The second portion of the volume deals with "nigger" in court: attempts of the legal system to grapple with the word, both when a tort case is brought by someone who has been assaulted with the word and as a mitigating circumstance in criminal proceedings resulting from someone's response to another person's use of the word.

The book's final chapters discuss current responses to its use. Kennedy cited the experience of a Central Michigan University basketball coach as illustrative. After asking for and receiving their permission to use the word, the coach exhorted his losing team of eleven African-Americans and three whites to play more like "niggers," by which he meant "players who were doing their jobs well." The university first suspended him and mandated his participation in a highly controlled sensitivity training session for the team; ultimately, it fired him. Kennedy considered the firing excessive and, in the book, examines what he would consider a more measured approach to hate speech.

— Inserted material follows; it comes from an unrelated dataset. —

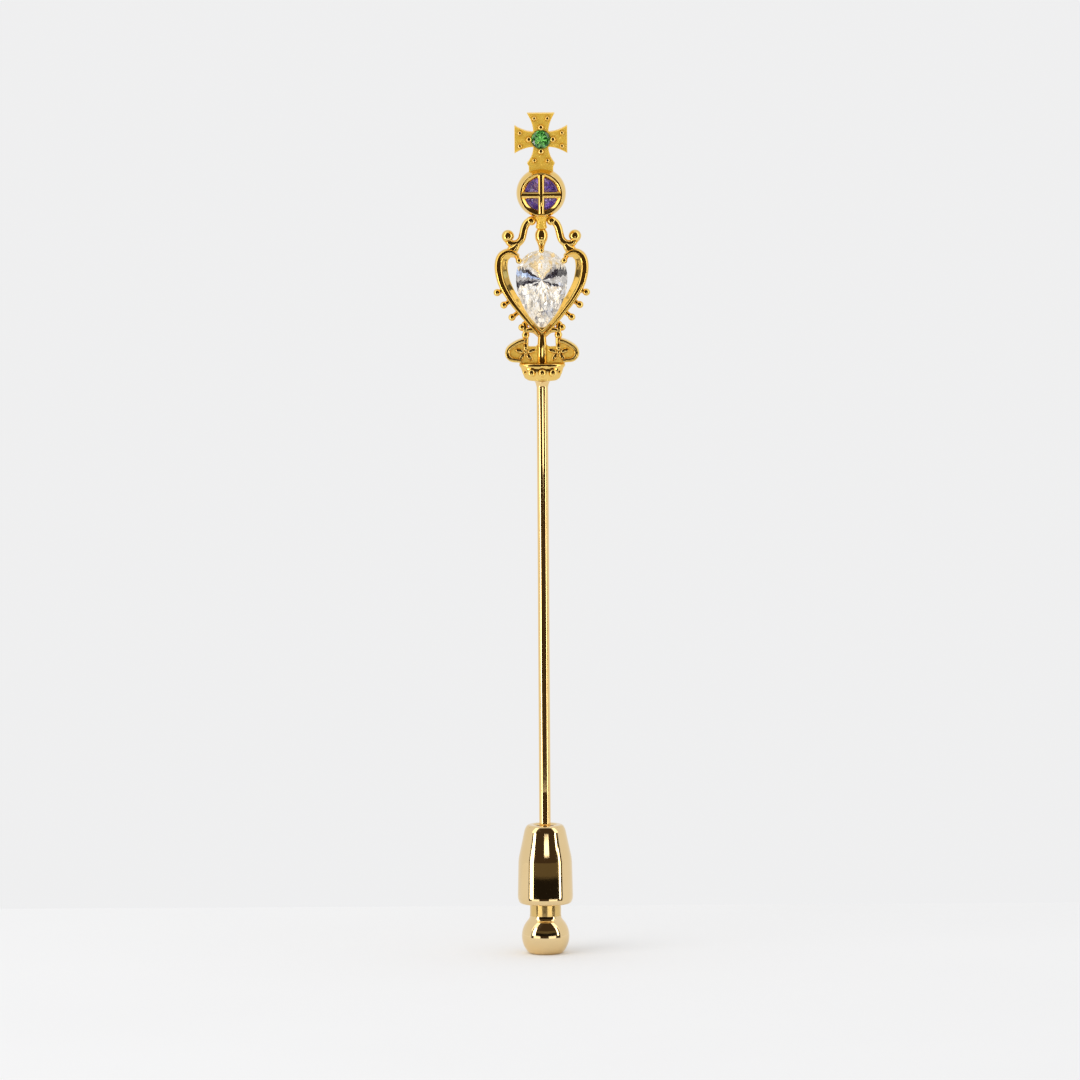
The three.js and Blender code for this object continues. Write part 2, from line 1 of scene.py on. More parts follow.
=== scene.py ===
"""The hat pin's looks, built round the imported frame.

Shapes are in millimetres until they become meshes. Z is up along the wire, and -Y is the front.
"""

import math
import random

import bmesh
import bpy
from mathutils import Matrix, Vector


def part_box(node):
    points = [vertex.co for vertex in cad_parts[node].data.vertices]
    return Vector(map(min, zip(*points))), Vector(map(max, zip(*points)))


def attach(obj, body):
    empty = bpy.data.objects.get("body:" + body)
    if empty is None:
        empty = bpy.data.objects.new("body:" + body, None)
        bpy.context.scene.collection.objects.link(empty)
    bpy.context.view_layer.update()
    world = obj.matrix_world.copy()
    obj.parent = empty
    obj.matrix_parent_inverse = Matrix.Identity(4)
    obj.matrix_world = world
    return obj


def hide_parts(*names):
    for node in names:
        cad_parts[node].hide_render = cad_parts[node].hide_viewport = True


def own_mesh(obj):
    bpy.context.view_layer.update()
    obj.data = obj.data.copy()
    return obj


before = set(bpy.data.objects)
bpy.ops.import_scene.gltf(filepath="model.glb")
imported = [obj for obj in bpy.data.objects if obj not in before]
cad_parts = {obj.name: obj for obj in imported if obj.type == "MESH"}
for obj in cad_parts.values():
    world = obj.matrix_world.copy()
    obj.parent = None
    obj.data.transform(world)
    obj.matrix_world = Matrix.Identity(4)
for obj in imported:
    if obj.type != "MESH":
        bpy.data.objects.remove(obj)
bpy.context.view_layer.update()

MM = 0.001
HEAD_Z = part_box("bowl")[0].z / MM  # the head's own heights count from the underside of its bowl
CLUTCH_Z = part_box("knob")[0].z / MM  # the clutch's own heights count from the flat of its knob
HEAD = Matrix.Translation((0, 0, HEAD_Z))
CLUTCH = Matrix.Translation((0, 0, CLUTCH_Z))
FACING = Matrix.Rotation(math.radians(-90), 4, "X")  # turns a profile's height into depth
TO_FRONT = Matrix.Rotation(math.radians(90), 4, "X")  # points a shape's height at the front
MIRROR = Matrix.Scale(-1, 4, (1, 0, 0))
SIDES = (("left", Matrix.Identity(4)), ("right", MIRROR))


def middle(node):
    """The middle of a CAD node's box, in millimetres."""
    low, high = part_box(node)
    return (low + high) / 2 / MM


# ---- The camera, lights and floor ----

# Metres here, except for the cards' sizes, which are in millimetres
WARM_WHITE = (1.0, 0.97, 0.9)
DARK_ROOM = (0.055, 0.036, 0.022)
BROWN_ROOM = (0.12, 0.093, 0.052)
BLACK_ROOM = (0.014, 0.011, 0.008)
CAMERA_DISTANCE = 1.6
CAMERA_ELEVATION = math.radians(7)
CAMERA_ROLL = math.radians(-0.35)
SENSOR_WIDTH = 36
VIEW_WIDTH = 0.09925
AIM = Vector((-0.0003, 0, -0.01417))
FLOOR_BACK = 0.0305
FLOOR_REACH = 0.7
CARD_STEPS = 24
LOW_CARDS = 15  # radius of the ring of dark cards near the clutch, and its strips stand just inside
LOW_STRIPS = 14.8
FAR_CARDS = 100  # radius of the ring round the whole pin
FAR_STRIPS = 99
LOW_SPAN = (-69, 71)


def add_object(name, data):
    thing = bpy.data.objects.new(name, data)
    bpy.context.scene.collection.objects.link(thing)
    return thing


def aim_at(thing, target, roll=0.0):
    look = (target - thing.location).to_track_quat("-Z", "Y").to_matrix()
    thing.rotation_euler = (look @ Matrix.Rotation(roll, 3, "Z")).to_euler()


def add_camera():
    data = bpy.data.cameras.new("camera")
    data.sensor_width = SENSOR_WIDTH
    data.lens = SENSOR_WIDTH * CAMERA_DISTANCE / VIEW_WIDTH
    data.clip_start = 0.01
    camera = add_object("camera", data)
    away = Vector((0, -math.cos(CAMERA_ELEVATION), math.sin(CAMERA_ELEVATION)))
    camera.location = AIM + away * CAMERA_DISTANCE
    aim_at(camera, AIM, CAMERA_ROLL)
    bpy.context.scene.camera = camera


def add_light(name, location, side, power):
    """A square soft light that faces the object."""
    data = bpy.data.lights.new(name, "AREA")
    data.shape = "SQUARE"
    data.size = side
    data.energy = power
    light = add_object(name, data)
    light.location = location
    aim_at(light, AIM)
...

Marilyn McKenzie responded with what she called "The Problematic Turn in a Word's Career." She disagreed that words are entirely chameleon-like, stating that in the larger context of U.S. culture and history, "nigger" is unacceptable. It is too loaded, politically and culturally, to be turned into something neutral. Its use by someone like Kennedy merely helps to reify the word and makes him complicit in its perpetuation – not unlike some African-American and white rap artists. It is the culture rather than the word that needs transformation. Looking at it etymologically ignores the way it has been and is used within culture, and will merely encourage people to continue employing it in a racist context.

For those reasons, McKenzie agreed with the firing of the coach. The players' "permission" to use the word was irrelevant, as the situation reflected the coach's power and the coach's request for "permission" constituted an abuse of power relations. She viewed employment of "nigger" within the African-American community to reflect a lack of knowledge about its historical use, and emphasized the need for greater education for all Americans about racism and its verbal manifestations.